Introduce `errno.h`-compatible ranges for subsystems

carlescufi commented 1 year ago

Error numbers in Zephyr depend on the C library being used, but a script ensures that the minimal libc errno.h always matches the corresponding newlib errno.h. In fact, newlib defines a starting point for a user-defined range.

The proposal here would be to allow subsystems to reserve ranges of the int returned on almost every Zephyr function so errno.h in order to provide subsystem-specific error codes, like so:

#define ERRNO_BT_BEGIN 0x1000
#define ERR_BT_FAILED_TO_PAIR ERRNO_BT_BEGIN+1

#define ERRNO_WIFI_BEGIN 0x2000
#define ERR_WIFI_WPA_ERROR ERRNO_WIFI_BEGIN+1

...

carlescufi commented 1 year ago

CC @stephanosio @keith-packard

galak commented 1 year ago

Can you clarify if there would be one range of values that all subsystems would be using, or if it would be:

SUBSYSTEM_A: 1000..1999 SUBSYSTEM_B: 2000..2999 etc..

carlescufi commented 1 year ago

Can you clarify if there would be one range of values that all subsystems would be using, or if it would be:

SUBSYSTEM_A: 1000..1999 SUBSYSTEM_B: 2000..2999 etc..

My proposal is that each subsystem has a range assigned, like in your example with SUBSYSTEM_A and SUBSYSTEM_B. I will edit the description to clarify that.

stephanosio commented 1 year ago

Can you explain why this is necessary?

As far as I can see, subsystem-specific error numbers do not need to be globally unique -- they just need to be not in conflict with the "standard" error numbers defined in the errno.h.

If a subsystem needs to return a non-standard error number (i.e. not part of errno.h), it is free to define its own E... macros in a custom header file and set the errno variable -- application can read that value after calling the subsystem function, at which point it knows what to expect.

keith-packard commented 1 year ago

It is somewhat helpful to make them globally unique; it makes debugging code paths that expect errno to be set when it isn't (and errno is left with some previous value).

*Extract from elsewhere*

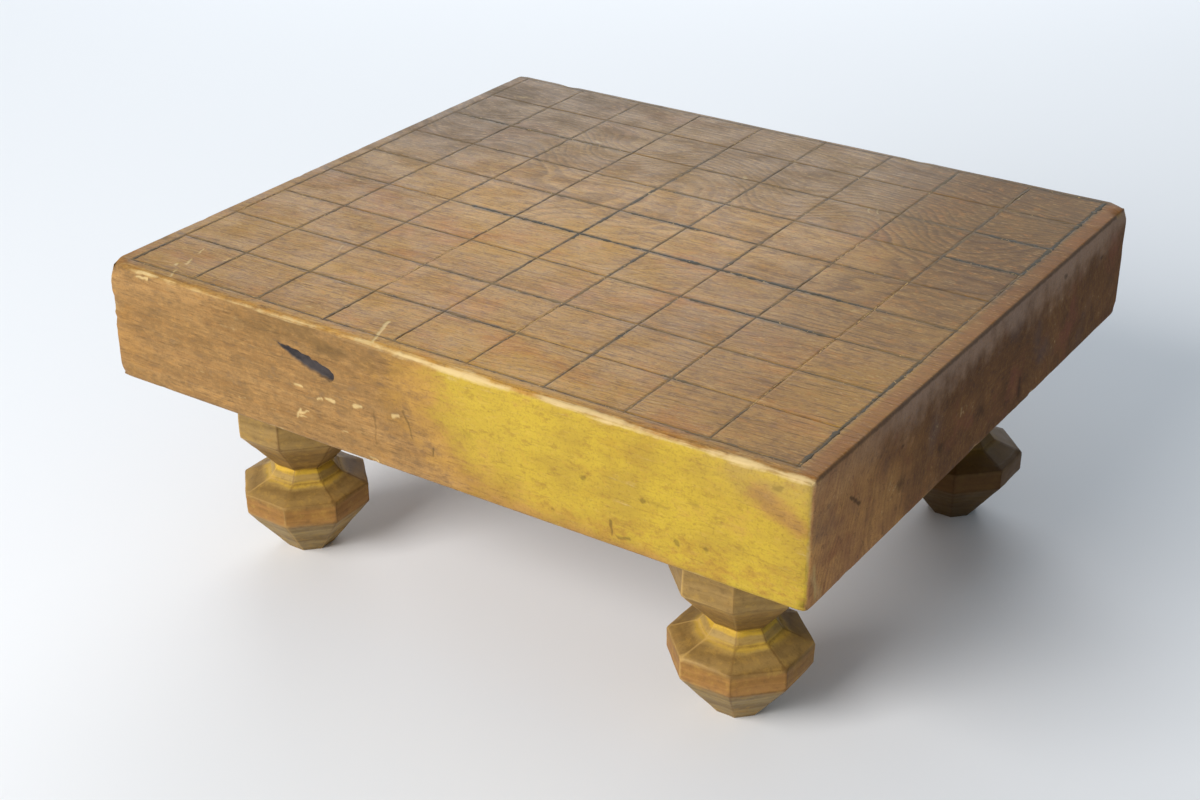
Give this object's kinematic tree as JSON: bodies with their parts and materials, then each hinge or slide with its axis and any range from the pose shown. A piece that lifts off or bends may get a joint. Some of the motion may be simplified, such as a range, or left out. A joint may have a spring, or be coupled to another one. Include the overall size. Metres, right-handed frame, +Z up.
{
  "type": "shogi board",
  "caption": "Low floor-standing shogi board: thick wooden slab with an inked playing grid, on carved octagonal legs that plug into its underside.",
  "frame": {"origin": "on the floor, under the middle of the slab", "axes": "+X along the grain, the slab's longer side; +Z up; -Y is the long side seen at the front"},
  "size_m": [0.366, 0.327, 0.16],
  "materials": {
    "slab_wood": "old waxed wood, brown with a yellow long side, worn edges",
    "leg_wood": "hand-carved, waxed, yellow-brown",
    "ink": "dried black ink or lacquer"
  },
  "bodies": {
    "board": {"slab": "slab_wood", "grid_lines": "ink"},
    "front_left_leg": {"leg_front_left": "leg_wood"},
    "front_right_leg": {"leg_front_right": "leg_wood"},
    "back_left_leg": {"leg_back_left": "leg_wood"},
    "back_right_leg": {"leg_back_right": "leg_wood"}
  },
  "joints": [
    {"name": "front_left_leg_pull", "type": "slide", "parent": "board", "child": "front_left_leg", "axis": [0, 0, -1], "range_m": [0, 0.026]},
    {"name": "front_right_leg_pull", "type": "slide", "parent": "board", "child": "front_right_leg", "axis": [0, 0, -1], "range_m": [0, 0.026]},
    {"name": "back_left_leg_pull", "type": "slide", "parent": "board", "child": "back_left_leg", "axis": [0, 0, -1], "range_m": [0, 0.026]},
    {"name": "back_right_leg_pull", "type": "slide", "parent": "board", "child": "back_right_leg", "axis": [0, 0, -1], "range_m": [0, 0.026]}
  ]
}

And, you can implement strerror too. However, that latter is a lot easier to implement if error numbers are dense and managed in a single place. A modest process for allocating new errno values across the whole system that encouraged unifying common definitions across subsystems could work here?

I'm not sure it matters if errno values are the same across C libraries, as long as the whole system uses the C library errno.h file and not a Zephyr errno file.

carlescufi commented 1 year ago

Can you explain why this is necessary?

This issue is basically here to see if others agree with the concept of subsystems defining their own E... macros and to make sure that different subsystems' errors do not overlap.

The reasons I think they should not overlap are:

Simpler debugging: You can see the error code and identify its meaning without needing to know what function had been called
Reuse of a subsystem's error codes by another subsystem. This can be very useful in some cases, like for example Bluetooth's IP bridge returning network-specific error codes

As far as I can see, subsystem-specific error numbers do not need to be globally unique -- they just need to be not in conflict with the "standard" error numbers defined in the errno.h.

Well, and they must not overlap with other subsystem's error numbers as well, right?

If a subsystem needs to return a non-standard error number (i.e. not part of errno.h), it is free to define its own E... macros in a custom header file and set the errno variable -- application can read that value after calling the subsystem function, at which point it knows what to expect.

I am really proposing this except that there would be ranges defined in a common header file to ensure that the errors do not overlap across subsystems.

carlescufi commented 1 year ago

It is somewhat helpful to make them globally unique; it makes debugging code paths that expect errno to be set when it isn't (and errno is left with some previous value). And, you can implement strerror too.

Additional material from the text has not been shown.